Since adding the words ‘under God’ during the Cold War
fight against Communism, there have been several Supreme Court cases: June 25,
1962 (370 U.S. 421, Engel v. Vitale) the Court by a 5-2 ruling
struck down New York State's law requiring school officials open the school day
with prayer; June
17, 1963 (374 U.S. 203, Abington v. Schrempf) the Court
ruled 8-1 that government mandated Bible reading in public schools was unconstitutional;
July 5, 1983 (463 U.S. 783, Marsh v. Chambers) by a 6-3 vote the Court
permitted the practice of beginning the (Nebraska state) legislative session
with a prayer given by a publicly funded chaplain (the practice had been done
for many years, it had become a communication of shared values rather than a
decidedly religious practice); March 5, 1984 (465 U.S. 668, Lynch v. Donnelly) the Court ruled 5-4 that
the city of Pawtucket, Rhode Island (RI) could continue to display a nativity
scene as part of its Christmas display; June 4, 1985 (472 U.S. 38, Wallace v.

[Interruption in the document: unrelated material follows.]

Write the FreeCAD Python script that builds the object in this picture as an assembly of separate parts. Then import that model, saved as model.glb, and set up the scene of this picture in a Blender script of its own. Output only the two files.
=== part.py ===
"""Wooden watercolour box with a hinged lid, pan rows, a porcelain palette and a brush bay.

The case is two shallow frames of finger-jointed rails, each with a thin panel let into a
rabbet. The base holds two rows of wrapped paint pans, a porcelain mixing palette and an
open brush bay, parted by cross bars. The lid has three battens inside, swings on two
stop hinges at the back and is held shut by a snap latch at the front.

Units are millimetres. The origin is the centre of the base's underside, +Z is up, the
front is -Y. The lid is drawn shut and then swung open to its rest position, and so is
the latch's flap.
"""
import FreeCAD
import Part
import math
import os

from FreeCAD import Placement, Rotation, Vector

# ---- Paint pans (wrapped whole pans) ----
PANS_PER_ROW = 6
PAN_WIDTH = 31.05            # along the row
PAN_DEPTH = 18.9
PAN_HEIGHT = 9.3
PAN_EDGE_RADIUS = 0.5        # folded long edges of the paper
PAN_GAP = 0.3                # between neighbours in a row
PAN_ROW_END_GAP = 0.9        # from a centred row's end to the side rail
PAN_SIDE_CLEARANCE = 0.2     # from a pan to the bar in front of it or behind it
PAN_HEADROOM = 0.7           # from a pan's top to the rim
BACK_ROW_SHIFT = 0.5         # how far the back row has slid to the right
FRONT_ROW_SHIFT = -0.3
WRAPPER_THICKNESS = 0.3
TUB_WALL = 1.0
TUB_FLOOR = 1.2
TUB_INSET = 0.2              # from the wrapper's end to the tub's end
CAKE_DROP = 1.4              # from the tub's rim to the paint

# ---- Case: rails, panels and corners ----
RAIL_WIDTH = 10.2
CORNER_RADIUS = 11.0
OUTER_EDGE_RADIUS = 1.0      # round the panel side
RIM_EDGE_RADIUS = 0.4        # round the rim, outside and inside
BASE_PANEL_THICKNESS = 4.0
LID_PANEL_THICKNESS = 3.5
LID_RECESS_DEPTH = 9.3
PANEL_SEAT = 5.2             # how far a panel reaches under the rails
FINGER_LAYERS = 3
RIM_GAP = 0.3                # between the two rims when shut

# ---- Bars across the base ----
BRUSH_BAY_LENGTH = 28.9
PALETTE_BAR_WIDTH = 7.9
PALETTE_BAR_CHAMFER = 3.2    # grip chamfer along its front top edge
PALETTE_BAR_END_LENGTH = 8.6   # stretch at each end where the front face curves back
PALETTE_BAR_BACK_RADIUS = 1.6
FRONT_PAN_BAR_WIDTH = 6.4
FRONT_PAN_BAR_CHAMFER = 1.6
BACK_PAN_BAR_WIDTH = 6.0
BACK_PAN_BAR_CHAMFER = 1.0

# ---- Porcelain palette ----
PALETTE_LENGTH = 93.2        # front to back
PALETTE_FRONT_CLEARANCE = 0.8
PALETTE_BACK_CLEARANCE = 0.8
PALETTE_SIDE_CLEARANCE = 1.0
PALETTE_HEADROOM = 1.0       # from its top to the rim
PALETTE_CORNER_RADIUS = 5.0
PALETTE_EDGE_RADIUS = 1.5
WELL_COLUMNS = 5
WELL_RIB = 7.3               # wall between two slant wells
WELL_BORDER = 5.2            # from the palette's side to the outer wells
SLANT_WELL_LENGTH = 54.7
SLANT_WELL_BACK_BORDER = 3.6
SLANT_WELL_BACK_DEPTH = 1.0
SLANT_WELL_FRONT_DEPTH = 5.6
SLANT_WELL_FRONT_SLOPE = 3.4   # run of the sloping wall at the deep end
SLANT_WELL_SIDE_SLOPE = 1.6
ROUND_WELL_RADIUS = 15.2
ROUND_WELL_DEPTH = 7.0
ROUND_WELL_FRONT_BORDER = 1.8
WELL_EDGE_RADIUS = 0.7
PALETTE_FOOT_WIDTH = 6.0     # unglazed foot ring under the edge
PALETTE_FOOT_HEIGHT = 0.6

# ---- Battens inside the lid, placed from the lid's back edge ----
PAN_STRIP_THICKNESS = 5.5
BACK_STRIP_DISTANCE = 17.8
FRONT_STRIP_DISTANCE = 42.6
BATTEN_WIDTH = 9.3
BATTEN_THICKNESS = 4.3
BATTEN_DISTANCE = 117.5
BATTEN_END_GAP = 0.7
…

Jaffree) the Court decided 6-3 that
Alabama's moment of silence statute was unconstitutional; July 3, 1989
(492 U.S. 573, Allegheny County v. ACLU) the Court in a deeply and
unusually fragmented decision ruled 5 to 4 (to strike) and 6 to 3 (to uphold)
that while the Nativity scene was unconstitutional, the menorah display was not
because the ACLU failed to bring up that the menorah is used in religious
ceremonies; June
24, 1992 (505 U.S. 577, Lee v. Weisman) the Court ruled in a 5-4
decision that held that “nonsectarian” invocations and benedictions at public
secondary school graduations violated the Establishment Clause because high
school students even if they were not compelled to attend the graduation
ceremony could feel compelled by peer pressure to attend and stand as part of
the group and either join in the prayer or maintain a respectful silence out of
a sense of compulsion (this approved the student's recitation of the Pledge of
Allegiance prior to the prayer) and June 14, 2004 the Court reversed the June
26, 2002 Ninth Circuit Federal Appeals Court’s 2-1 vote in Elk Grove Unified
School District v. Newdow dismissing on procedural grounds that a lower court's
ruling of a California atheist did not have the legal standing to challenge the
constitutionality of the words "under God" in the Pledge of Allegiance
(it sidestepped the broader question of whether the pledge itself is
constitutional). Note: In
a separate case the same Ninth Circuit Court rejected Newdow's challenge to the
imprinting of "In God We Trust" on the national money, citing a
Supreme Court ruling that the phrase constitutes a national motto and "Not
every mention of God or religion by our government or at the government's
direction is a violation of the Establishment Clause" (Judge Carlos T. Bea
cited tax exemptions for religious groups and Nativity displays on government
property that have passed high-court review). On January 12, 2012 a Federal judge ordered a prayer mural removed from
a RI public high school. The Court has ruled that students cannot be
compelled to recite the Pledge or punished for not doing so. The Pledge was
written after the First Amendment (1791) and intended to pull us together as a
nation; instead it’s now used to hinder our being a nation united, patriotic with
the goal of liberty and justice for all.